On the first day of spring I’m in New Orleans among the live oaks, some of them over a thousand years old. Research warns us that loneliness kills, which may explain the oaks’ secret to survival: they are never alone, the Spanish Moss and Resurrection Fern clinging to trunks and branches with the fierce loyalty of first love. I’ve read that two trees can supply the oxygen needs of one person for one year, a gift so disproportionately generous that I’m sure the trees have noticed, and have long ago closed their eyes and imagined us gone.
*
The white azaleas of Louisiana are soon replaced with the familiar wildflowers of California.

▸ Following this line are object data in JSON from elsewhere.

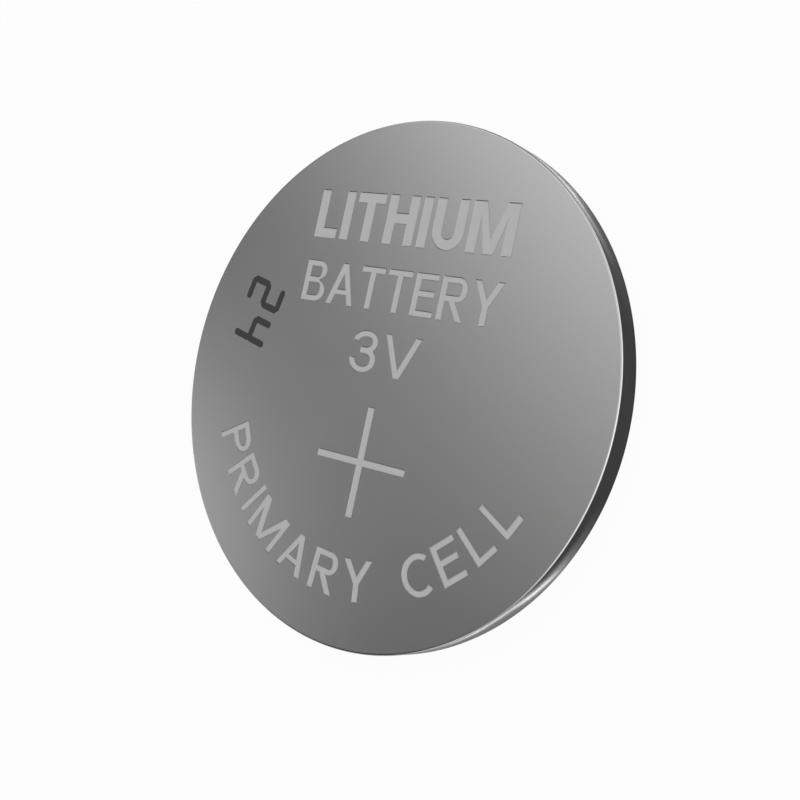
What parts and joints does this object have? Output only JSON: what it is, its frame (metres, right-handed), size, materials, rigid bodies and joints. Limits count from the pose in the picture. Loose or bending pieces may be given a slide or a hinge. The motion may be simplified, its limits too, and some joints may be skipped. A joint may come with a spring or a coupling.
{
  "type": "lithium coin cell",
  "caption": "Flat round lithium coin cell: steel can rolled over a plastic gasket and a stepped negative cap, with anode, separator, cathode and collector inside.",
  "frame": {"origin": "centre of the negative face, on the surface that the cell lies on", "axes": "+Z along the cell's axis, from the negative face to the positive face"},
  "size_m": [0.02, 0.02, 0.0016],
  "materials": {
    "can_steel": "satin",
    "gasket_plastic": "matte moulded polypropylene",
    "cap_steel": "satin",
    "lithium_metal": "soft dull metal",
    "separator_felt": "pressed felt",
    "cathode_mix": "pressed powder",
    "collector_steel": "pierced sheet"
  },
  "bodies": {
    "root": {"positive_can": "can_steel", "gasket": "gasket_plastic", "negative_cap": "cap_steel", "lithium_anode": "lithium_metal", "separator": "separator_felt", "cathode_pellet": "cathode_mix", "cathode_collector": "collector_steel"}
  },
  "joints": []
}
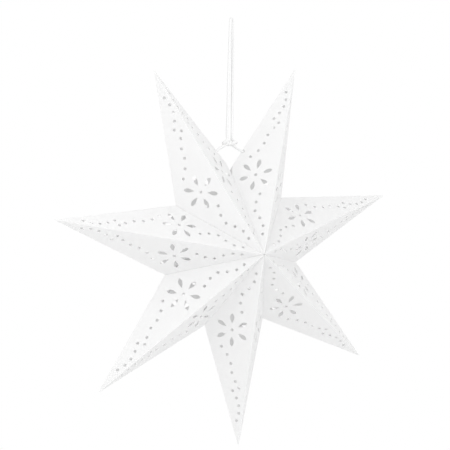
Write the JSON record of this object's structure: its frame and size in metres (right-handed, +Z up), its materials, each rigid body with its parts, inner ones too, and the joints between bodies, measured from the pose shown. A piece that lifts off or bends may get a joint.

I rehearse their names as they rise from the ground——Indian paintbrush, fiddleneck, buttercups, goldfields——and by the time they blossom their names roll off my tongue.
*
I drive away from the city before 5 a.m. and study the high rises alongside the highway, a scatter of lit windows that double as signs of life. The inhabitants beam out their lives absent of details so I imagine the familiar shapes of routine and ritual. The everyday is a strong edifice until “you sit down to dinner and life as you know it ends,” writes Joan Didion, whose husband died at the dinner table. I remember the increased anxiety surrounding air travel after September 11, and the common retort that there was no reason to worry as we were far more likely to die in a car accident anyway, as if consolation can be found in disasters of “the ordinary instant.” (Didion first writes, “life changes in the instant,” then adds, “the ordinary instant,” then determines there is no need because there is no forgetting.)
*
I walk up Taylor Street and first notice the immaculate red brick, then the bronze owls, and finally the inscribed motto. “Weaving spiders come not here,” a fairy sings in Midsummer Night’s Dream. The line was adopted as motto — and the owl as symbol — of the Bohemian Club, a private boy’s club that confirms what we already know about wealth, power, and privilege: it pools into a pinprick. Rumors of elite members and bizarre activities swirl, lending the club an allure largely indebted to mystery. But then in April the club’s dishwashers, cooks, servers, and front desk attendants went on strike because working for the rich paid less than minimum wage, and despite decades of employment, raises were measured in single cents. Suddenly the club looked terribly familiar and behold the mystery vanished.
*
Within steps of the club I pass an alley, look up, and the street sign reads Hobart. I whirl around to share my disbelief but of course no one is there. I arrive at the small bar where I’m meeting a friend and because I’m the first and only customer, a bartender bounds over to take my order, a miracle on most nights. I dutifully smile and rattle off an order and then I see the owl, a wooden brooch that sits atop the bartender’s necktie. I turn around as if I’m being watched but of course no one is there. Soon my drink arrives and then my friend, so I tuck away these signs I’ve collected——the owl, weaving spiders, Hobart Alley, the other owl——because the magic of serendipity fades under the withering gaze of others, and I plan to conjure up some meaning for a bit longer.